- **Data provided**:
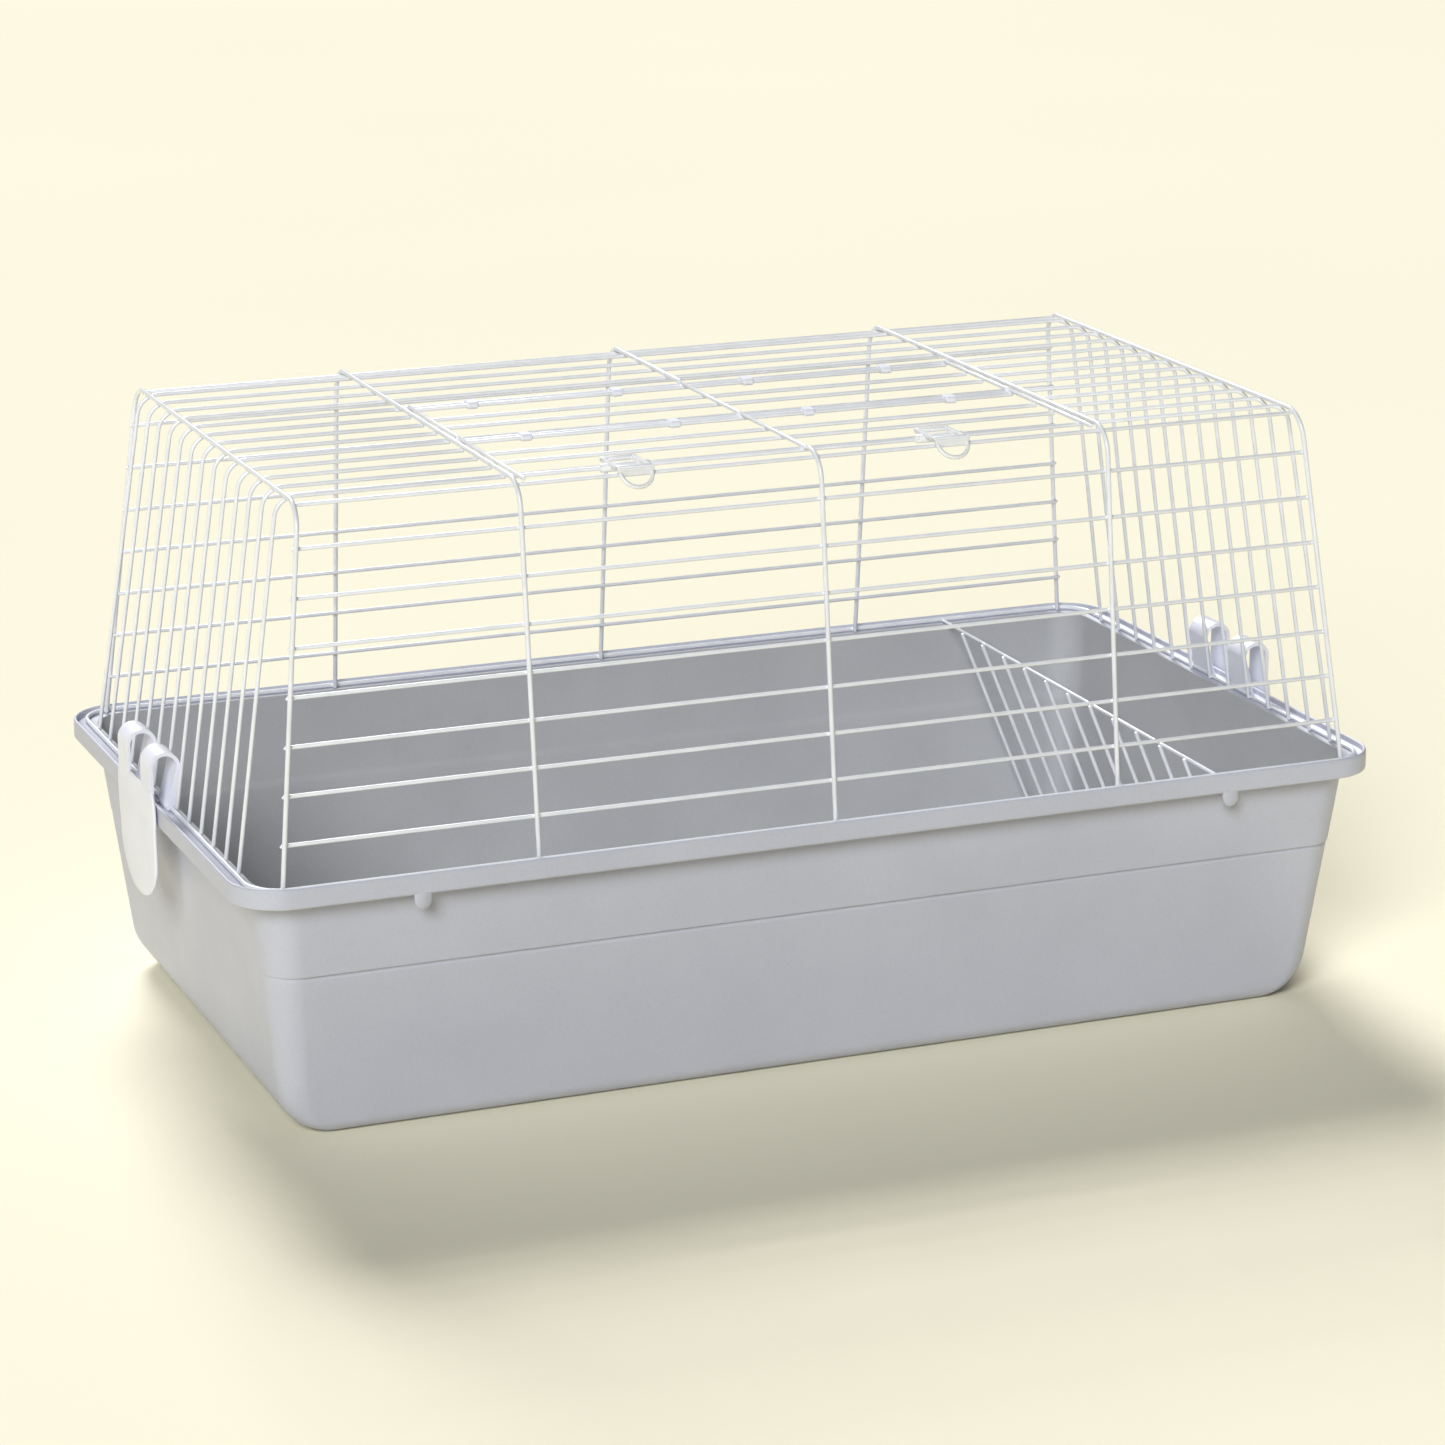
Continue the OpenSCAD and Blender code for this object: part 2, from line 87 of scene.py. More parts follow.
# ---------------------------------------------------------------- material helpers


def new_material(name):
    material = bpy.data.materials.new(name)
    material.use_nodes = True
    tree = material.node_tree
    return material, tree, tree.nodes["Principled BSDF"]


def noise(tree, scale, detail=3.0, roughness=0.5):
    """Noise that is fixed to the piece, so it moves along with it."""
    coords = tree.nodes.new("ShaderNodeTexCoord")
    texture = tree.nodes.new("ShaderNodeTexNoise")
    texture.inputs["Scale"].default_value = scale
    texture.inputs["Detail"].default_value = detail
    texture.inputs["Roughness"].default_value = roughness
    tree.links.new(coords.outputs["Object"], texture.inputs["Vector"])
    return texture.outputs["Fac"]


def ramp(tree, source, low, high, start=0.3, end=0.7):
    """Turns a value into a colour between two."""
    node = tree.nodes.new("ShaderNodeValToRGB")
    node.color_ramp.elements[0].position = start
    node.color_ramp.elements[0].color = (*low, 1)
    node.color_ramp.elements[1].position = end
    node.color_ramp.elements[1].color = (*high, 1)
    tree.links.new(source, node.inputs["Fac"])
    return node.outputs["Color"]


def level(tree, source, low, high):
    """Stretches a value from 0 to 1 between two others."""
    node = tree.nodes.new("ShaderNodeMapRange")
    node.inputs["To Min"].default_value = low
    node.inputs["To Max"].default_value = high
    tree.links.new(source, node.inputs["Value"])
    return node.outputs["Result"]


def bump(tree, source, distance, strength, under=None):
    """A bumped normal, laid over another where one is given."""
    node = tree.nodes.new("ShaderNodeBump")
    node.inputs["Distance"].default_value = distance
    node.inputs["Strength"].default_value = strength
    tree.links.new(source, node.inputs["Height"])
    if under is not None:
        tree.links.new(under, node.inputs["Normal"])
    return node.outputs["Normal"]


def multiply(tree, a, b, amount):
    """One colour darkened by another."""
    node = tree.nodes.new("ShaderNodeMix")
    node.data_type = "RGBA"
    node.blend_type = "MULTIPLY"
    node.inputs["Factor"].default_value = amount
    tree.links.new(a, node.inputs[6])
    tree.links.new(b, node.inputs[7])
    return node.outputs[2]


def tray_plastic(name, low, high, smooth, rough):
    """Grey moulded plastic: even colour with faint flow clouds, a fine grain and a few soft scuffs."""
    material, tree, shader = new_material(name)
    clouds = ramp(tree, noise(tree, 9, 4), low, high)
    specks = ramp(tree, noise(tree, 620, 2), (0.93, 0.93, 0.93), (1, 1, 1), 0.25, 0.5)
    tree.links.new(multiply(tree, clouds, specks, 1.0), shader.inputs["Base Color"])
    tree.links.new(level(tree, noise(tree, 34, 5, 0.7), smooth, rough), shader.inputs["Roughness"])
    grain = bump(tree, noise(tree, 1500, 2), 0.0001, 0.35)
    waves = bump(tree, noise(tree, 26, 2), 0.0006, 0.12, grain)
    tree.links.new(waves, shader.inputs["Normal"])
    shader.inputs["IOR"].default_value = 1.49
    return material


def wire_coat():
    """White powder coat: glossy, a little orange peel, slightly greyer in places."""
    material, tree, shader = new_material("wire_powder_coat")
    patches = ramp(tree, noise(tree, 45, 3), (0.81, 0.825, 0.865), (0.89, 0.90, 0.935))
    tree.links.new(patches, shader.inputs["Base Color"])
    tree.links.new(level(tree, noise(tree, 160, 3), 0.24, 0.40), shader.inputs["Roughness"])
    peel = bump(tree, noise(tree, 950, 2), 0.00012, 0.5)
    tree.links.new(peel, shader.inputs["Normal"])
    shader.inputs["Coat Weight"].default_value = 0.35
    shader.inputs["Coat Roughness"].default_value = 0.2
    return material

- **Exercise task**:
Reproduce every line above without error.

- **Complete answer**:
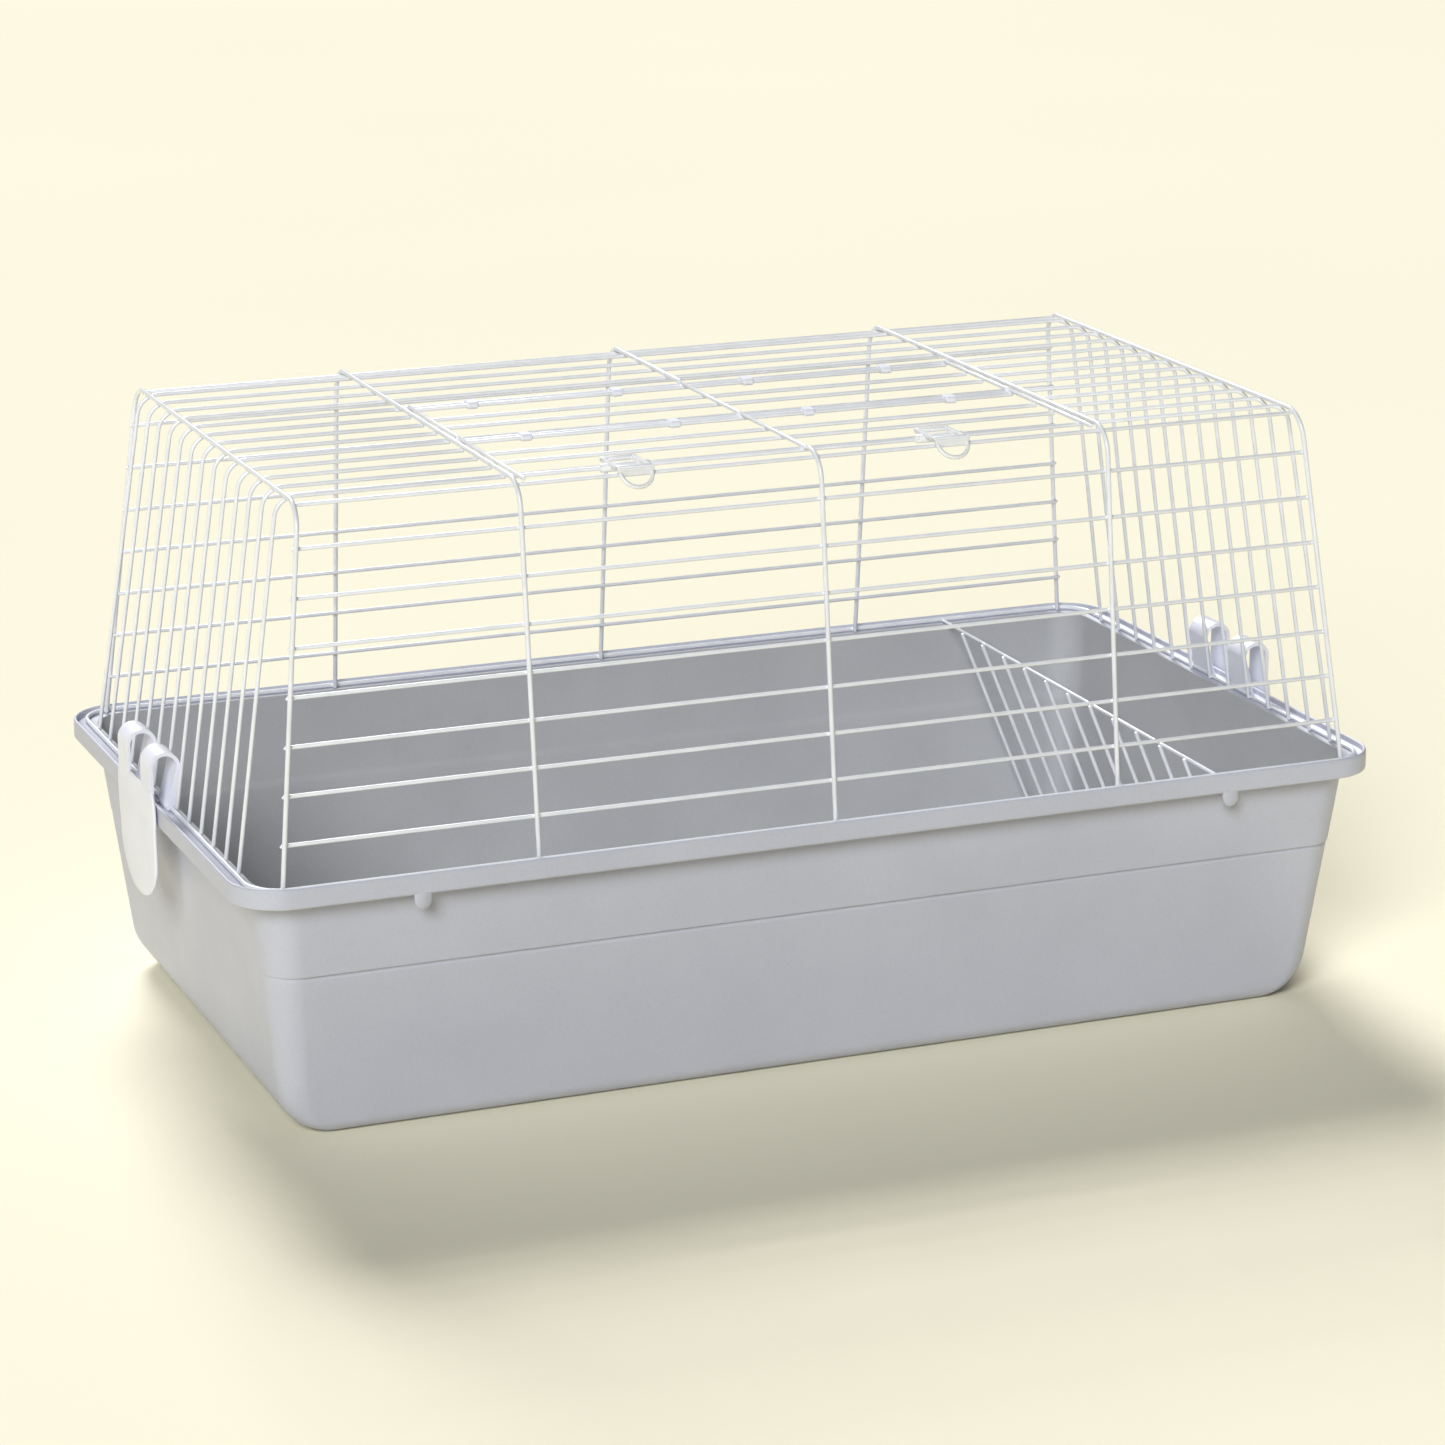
Continue the OpenSCAD and Blender code for this object: part 2, from line 87 of scene.py. More parts follow.
# ---------------------------------------------------------------- material helpers


def new_material(name):
    material = bpy.data.materials.new(name)
    material.use_nodes = True
    tree = material.node_tree
    return material, tree, tree.nodes["Principled BSDF"]


def noise(tree, scale, detail=3.0, roughness=0.5):
    """Noise that is fixed to the piece, so it moves along with it."""
    coords = tree.nodes.new("ShaderNodeTexCoord")
    texture = tree.nodes.new("ShaderNodeTexNoise")
    texture.inputs["Scale"].default_value = scale
    texture.inputs["Detail"].default_value = detail
    texture.inputs["Roughness"].default_value = roughness
    tree.links.new(coords.outputs["Object"], texture.inputs["Vector"])
    return texture.outputs["Fac"]


def ramp(tree, source, low, high, start=0.3, end=0.7):
    """Turns a value into a colour between two."""
    node = tree.nodes.new("ShaderNodeValToRGB")
    node.color_ramp.elements[0].position = start
    node.color_ramp.elements[0].color = (*low, 1)
    node.color_ramp.elements[1].position = end
    node.color_ramp.elements[1].color = (*high, 1)
    tree.links.new(source, node.inputs["Fac"])
    return node.outputs["Color"]


def level(tree, source, low, high):
    """Stretches a value from 0 to 1 between two others."""
    node = tree.nodes.new("ShaderNodeMapRange")
    node.inputs["To Min"].default_value = low
    node.inputs["To Max"].default_value = high
    tree.links.new(source, node.inputs["Value"])
    return node.outputs["Result"]


def bump(tree, source, distance, strength, under=None):
    """A bumped normal, laid over another where one is given."""
    node = tree.nodes.new("ShaderNodeBump")
    node.inputs["Distance"].default_value = distance
    node.inputs["Strength"].default_value = strength
    tree.links.new(source, node.inputs["Height"])
    if under is not None:
        tree.links.new(under, node.inputs["Normal"])
    return node.outputs["Normal"]


def multiply(tree, a, b, amount):
    """One colour darkened by another."""
    node = tree.nodes.new("ShaderNodeMix")
    node.data_type = "RGBA"
    node.blend_type = "MULTIPLY"
    node.inputs["Factor"].default_value = amount
    tree.links.new(a, node.inputs[6])
    tree.links.new(b, node.inputs[7])
    return node.outputs[2]


def tray_plastic(name, low, high, smooth, rough):
    """Grey moulded plastic: even colour with faint flow clouds, a fine grain and a few soft scuffs."""
    material, tree, shader = new_material(name)
    clouds = ramp(tree, noise(tree, 9, 4), low, high)
    specks = ramp(tree, noise(tree, 620, 2), (0.93, 0.93, 0.93), (1, 1, 1), 0.25, 0.5)
    tree.links.new(multiply(tree, clouds, specks, 1.0), shader.inputs["Base Color"])
    tree.links.new(level(tree, noise(tree, 34, 5, 0.7), smooth, rough), shader.inputs["Roughness"])
    grain = bump(tree, noise(tree, 1500, 2), 0.0001, 0.35)
    waves = bump(tree, noise(tree, 26, 2), 0.0006, 0.12, grain)
    tree.links.new(waves, shader.inputs["Normal"])
    shader.inputs["IOR"].default_value = 1.49
    return material


def wire_coat():
    """White powder coat: glossy, a little orange peel, slightly greyer in places."""
    material, tree, shader = new_material("wire_powder_coat")
    patches = ramp(tree, noise(tree, 45, 3), (0.81, 0.825, 0.865), (0.89, 0.90, 0.935))
    tree.links.new(patches, shader.inputs["Base Color"])
    tree.links.new(level(tree, noise(tree, 160, 3), 0.24, 0.40), shader.inputs["Roughness"])
    peel = bump(tree, noise(tree, 950, 2), 0.00012, 0.5)
    tree.links.new(peel, shader.inputs["Normal"])
    shader.inputs["Coat Weight"].default_value = 0.35
    shader.inputs["Coat Roughness"].default_value = 0.2
    return material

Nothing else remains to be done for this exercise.